More needs to be done
The forum’s three keynote presentations by Emeritus Professor Ian Webster AO, Dr. John Crozier, and Dr. Criss Moore generated knowledge, inspiration, insight and a strong desire to work together closely and effectively to reduce alcohol-related harm in our community. We look forward to a broad implementation of the evidence based measures discussed by our speakers and thank them for generously sharing their expertise and encouragement.

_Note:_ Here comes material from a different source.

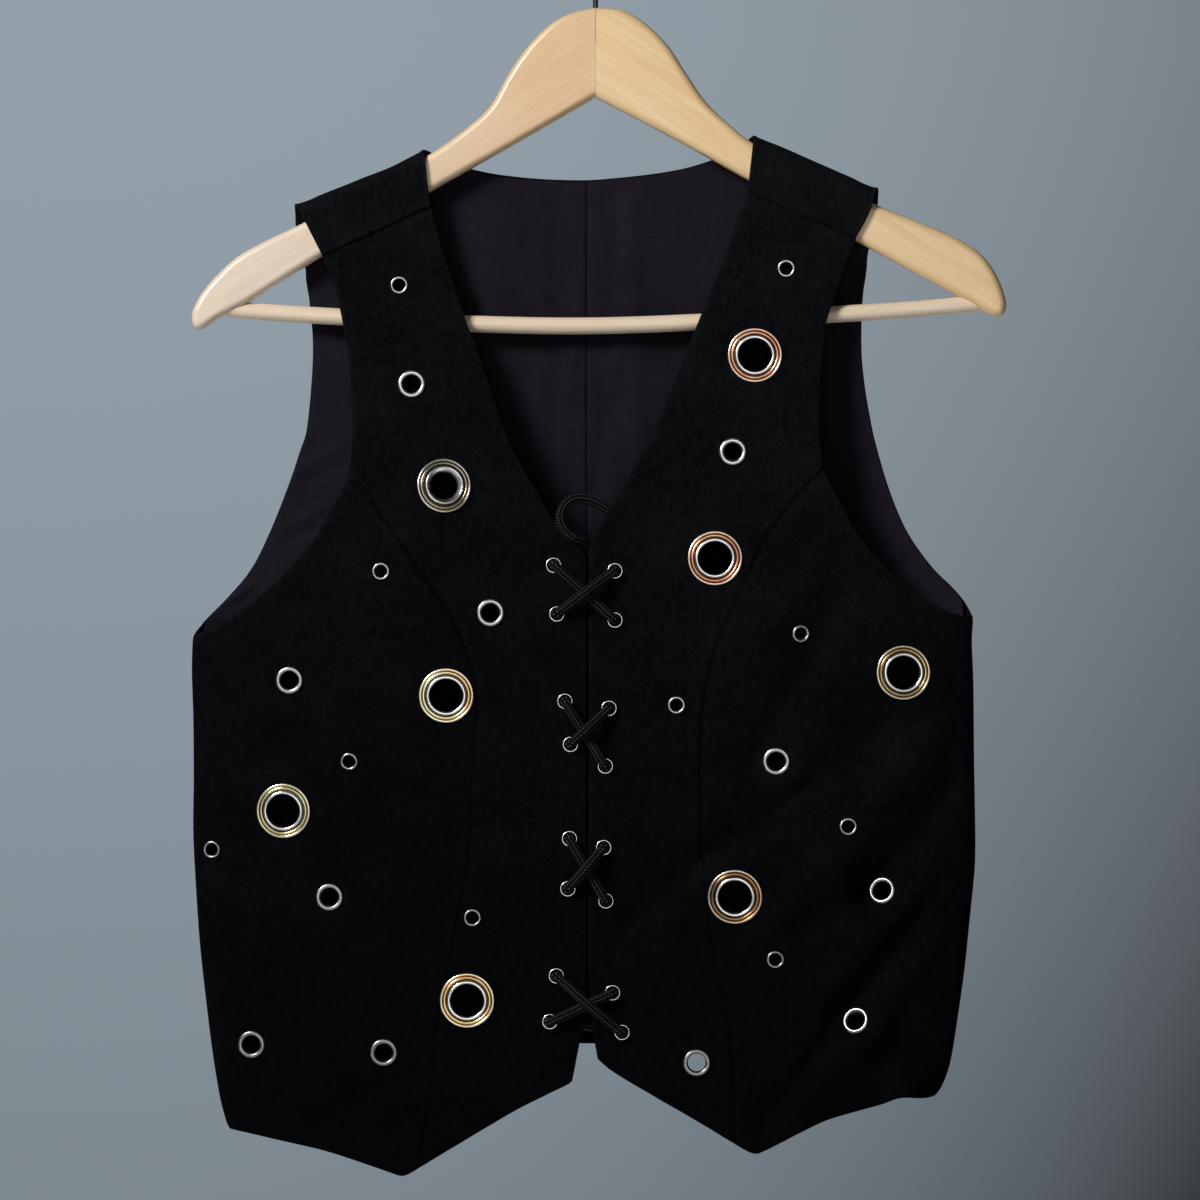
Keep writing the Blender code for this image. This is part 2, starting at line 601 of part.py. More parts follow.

Mental health and Alcohol-Related Harm
Professor Ian Webster‘s keynote presentation discussed the nature of alcohol-related harm and the crucial link between mental health, suicide and alcohol. This highlighted the urgent and growing need for health and related services to address dual mental health and alcohol and other drug (AOD) presentations. For example, in the period 2011–2015, forty percent of male suicides and thirty percent of female suicides were attributable to alcohol use. More national attention on the issue is required, and governments at all levels must work together to prevent such tragedies. The most marginalised and disadvantaged groups are often the most severely impacted. In many parts of Australia, this includes, but is not limited to, the homeless and Indigenous communities. For instance, the overall rate of suicide among Aboriginal and Torres Strait Islander people in 2015 is more than two times higher than the rest of the population.
Marketing and supply of alcohol
As well as detailing the daily economic and horrific health costs of alcohol-related harm, Dr John Crozier’s presentation provided shocking examples of the cynical and sophisticated strategies the alcohol industry uses to widen access and entice customers, including the promotion of online shopping and home delivery. He also covered the blatant tactics alcohol companies use to attract young people. He highlighted the detrimental effects on communities of the increasing availability of alcohol and the ever-expanding range of beverages and alcohol outlets. For every 10,000 litres of alcohol sold through Australian outlets, domestic violence increases by twenty-six percent.
He concluded that private industry profits while the public purse ‘picks up the pieces’.
Despite the ‘mighty and powerful’ alcohol industry, there have been some significant community victories. Dr. Criss Moore spoke about a group of Casula residents who successfully managed to win a three year battle with a prominent hotelier wishing to establish a late night hotel and gaming venue in their residential suburb. She highlighted the power of community – people power, and gave examples of the organisational methods of a diverse community that stands together to challenge the powerful. Residents held street corner meetings, door knocks, rallies, letters and petitions to raise awareness and action. Tony Brown, chair of the Newcastle CDAT and key activist for the successful Newcastle ‘lockout laws’ and Dr. John Crozier gave much assistance and support to the residents. Dr Moore emphasised the critical importance of building and maintaining relationships with those in the neighbourhood, and beyond.
Tackling the availability of alcohol – the ADF toolkit
Damian Dabrowski from the Alcohol and Drug Foundation (ADF), the funding body of this forum, was also present to demonstrate a toolkit that community and others can use to assist in having their voices heard in the decision-making process of regulating the availability of alcohol. See the ADF website at https://adf.org.au/
Next steps: Where to from here?
The Q&A panel following the keynote addresses and discussions at the forum suggested that having stronger restrictions on the availability and advertising of packaged liquor is one important way forward in reducing alcohol-related harm. A number of participants also applauded and were inspired by the action of the NT government in addressing alcohol-related harm in a comprehensive, innovative and evidence-based plan. As well as a national response, local action is needed. Local Community Drug Action Teams (CDATs) such as the Liverpool CDAT can help facilitate this and we invite interested community members and service workers to join us.
CHETRE, through Community STaR will continue to work with Liverpool CDAT and others to address critical issues in the AOD space to help improve the health and general well-being of the community.